══ GIVEN ENTRIES ══
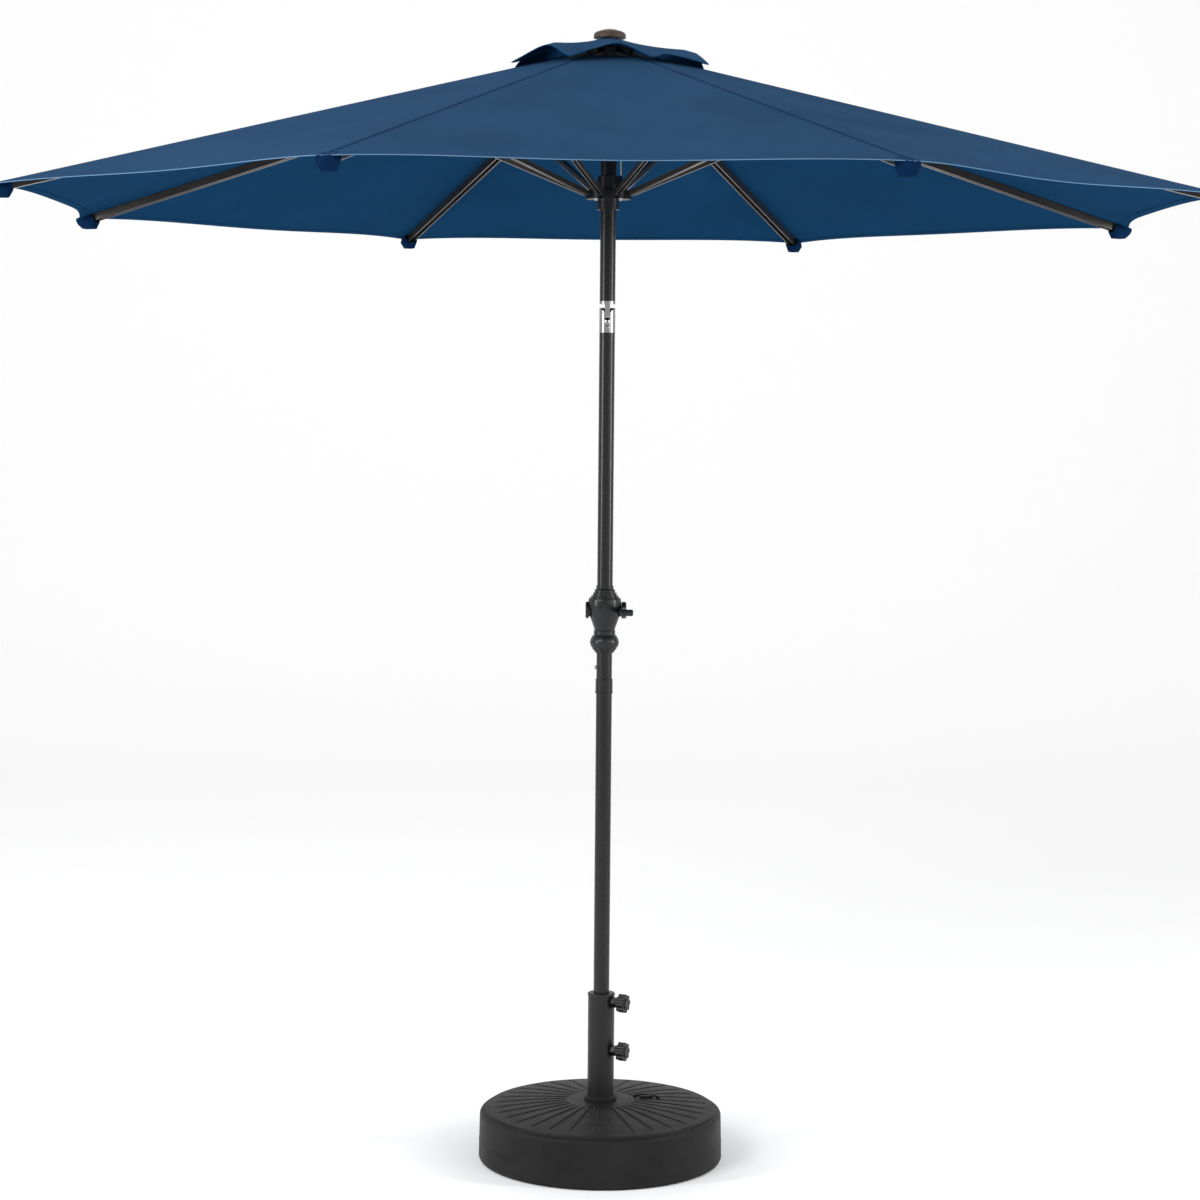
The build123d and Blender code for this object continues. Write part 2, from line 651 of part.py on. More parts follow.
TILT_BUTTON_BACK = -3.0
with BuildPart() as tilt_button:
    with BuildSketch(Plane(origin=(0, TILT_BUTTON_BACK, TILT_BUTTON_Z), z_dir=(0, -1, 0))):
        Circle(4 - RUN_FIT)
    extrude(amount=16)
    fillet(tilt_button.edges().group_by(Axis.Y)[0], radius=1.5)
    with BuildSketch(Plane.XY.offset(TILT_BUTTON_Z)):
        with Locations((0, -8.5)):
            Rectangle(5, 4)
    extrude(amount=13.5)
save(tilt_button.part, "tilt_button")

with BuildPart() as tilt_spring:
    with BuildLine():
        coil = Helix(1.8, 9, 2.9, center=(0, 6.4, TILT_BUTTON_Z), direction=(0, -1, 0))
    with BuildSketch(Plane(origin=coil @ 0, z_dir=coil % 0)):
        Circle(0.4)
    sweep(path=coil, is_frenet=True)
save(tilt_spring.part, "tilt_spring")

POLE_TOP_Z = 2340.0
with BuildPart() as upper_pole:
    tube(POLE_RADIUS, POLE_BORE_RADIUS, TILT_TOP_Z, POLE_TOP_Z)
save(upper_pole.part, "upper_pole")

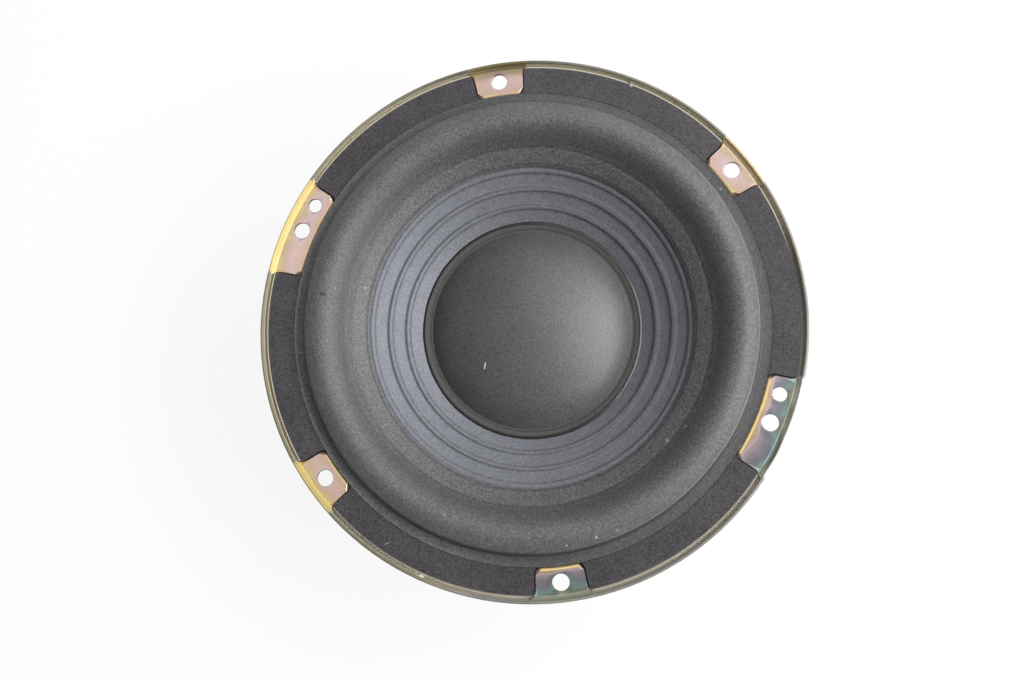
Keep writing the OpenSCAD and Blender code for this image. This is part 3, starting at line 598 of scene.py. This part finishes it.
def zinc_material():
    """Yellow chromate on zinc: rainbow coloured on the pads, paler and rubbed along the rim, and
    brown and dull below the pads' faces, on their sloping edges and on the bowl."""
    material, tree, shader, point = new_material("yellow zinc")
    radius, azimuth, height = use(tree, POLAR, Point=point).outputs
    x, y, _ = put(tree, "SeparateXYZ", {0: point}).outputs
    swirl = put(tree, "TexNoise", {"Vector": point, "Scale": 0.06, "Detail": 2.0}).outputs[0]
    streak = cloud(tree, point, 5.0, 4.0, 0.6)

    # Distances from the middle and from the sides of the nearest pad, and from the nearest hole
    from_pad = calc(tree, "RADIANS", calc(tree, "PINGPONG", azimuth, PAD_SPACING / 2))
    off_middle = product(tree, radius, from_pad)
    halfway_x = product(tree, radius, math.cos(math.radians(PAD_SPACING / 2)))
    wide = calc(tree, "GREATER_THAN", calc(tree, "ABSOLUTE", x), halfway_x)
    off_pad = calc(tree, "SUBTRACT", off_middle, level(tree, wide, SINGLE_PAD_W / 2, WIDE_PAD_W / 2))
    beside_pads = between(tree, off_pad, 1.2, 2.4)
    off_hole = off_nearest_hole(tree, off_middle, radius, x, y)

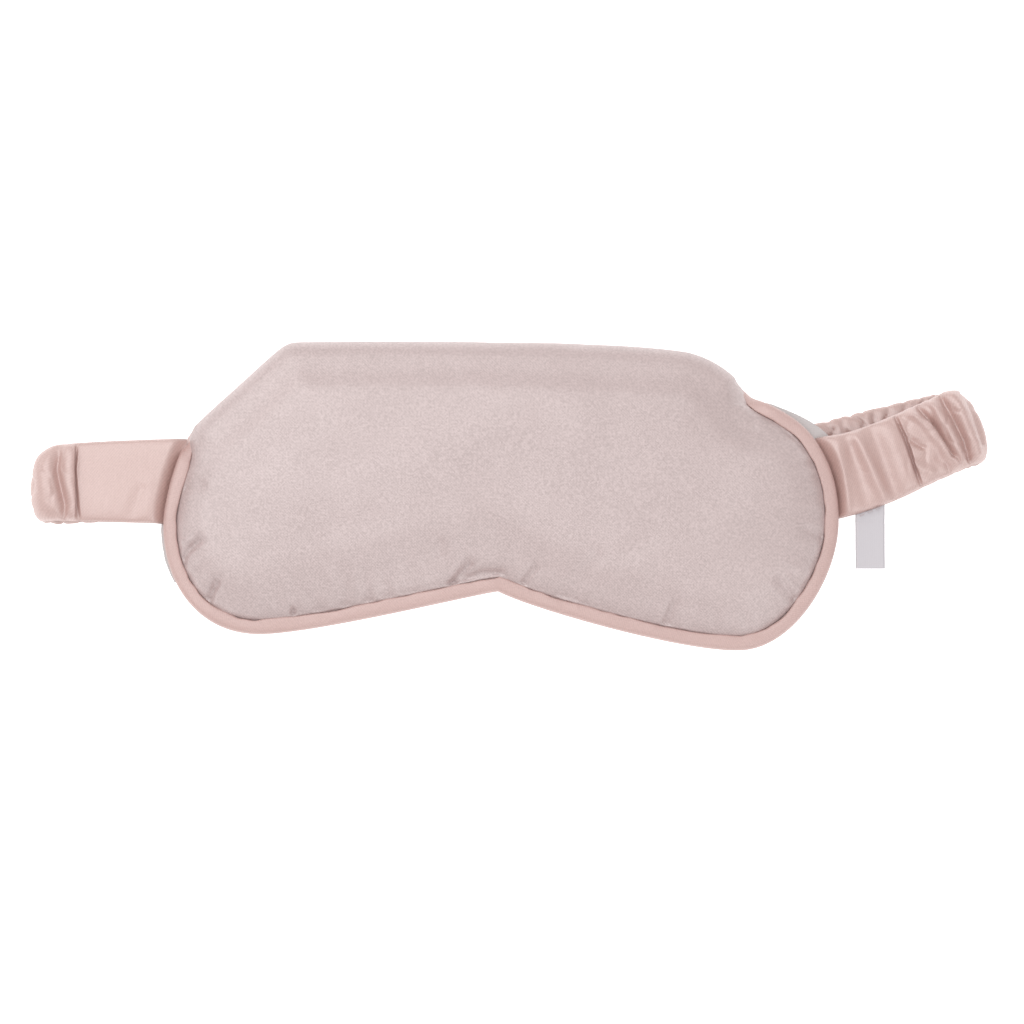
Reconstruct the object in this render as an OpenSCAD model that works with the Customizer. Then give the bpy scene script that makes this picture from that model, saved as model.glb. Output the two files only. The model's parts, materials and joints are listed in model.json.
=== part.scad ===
═══
REQUEST:
Repeat exactly the lines starting at the line with "Reconstruct the object" and ending with the final line of the entries. Include nothing else.

THE SOLUTION:
Reconstruct the object in this render as an OpenSCAD model that works with the Customizer. Then give the bpy scene script that makes this picture from that model, saved as model.glb. Output the two files only. The model's parts, materials and joints are listed in model.json.
=== part.scad ===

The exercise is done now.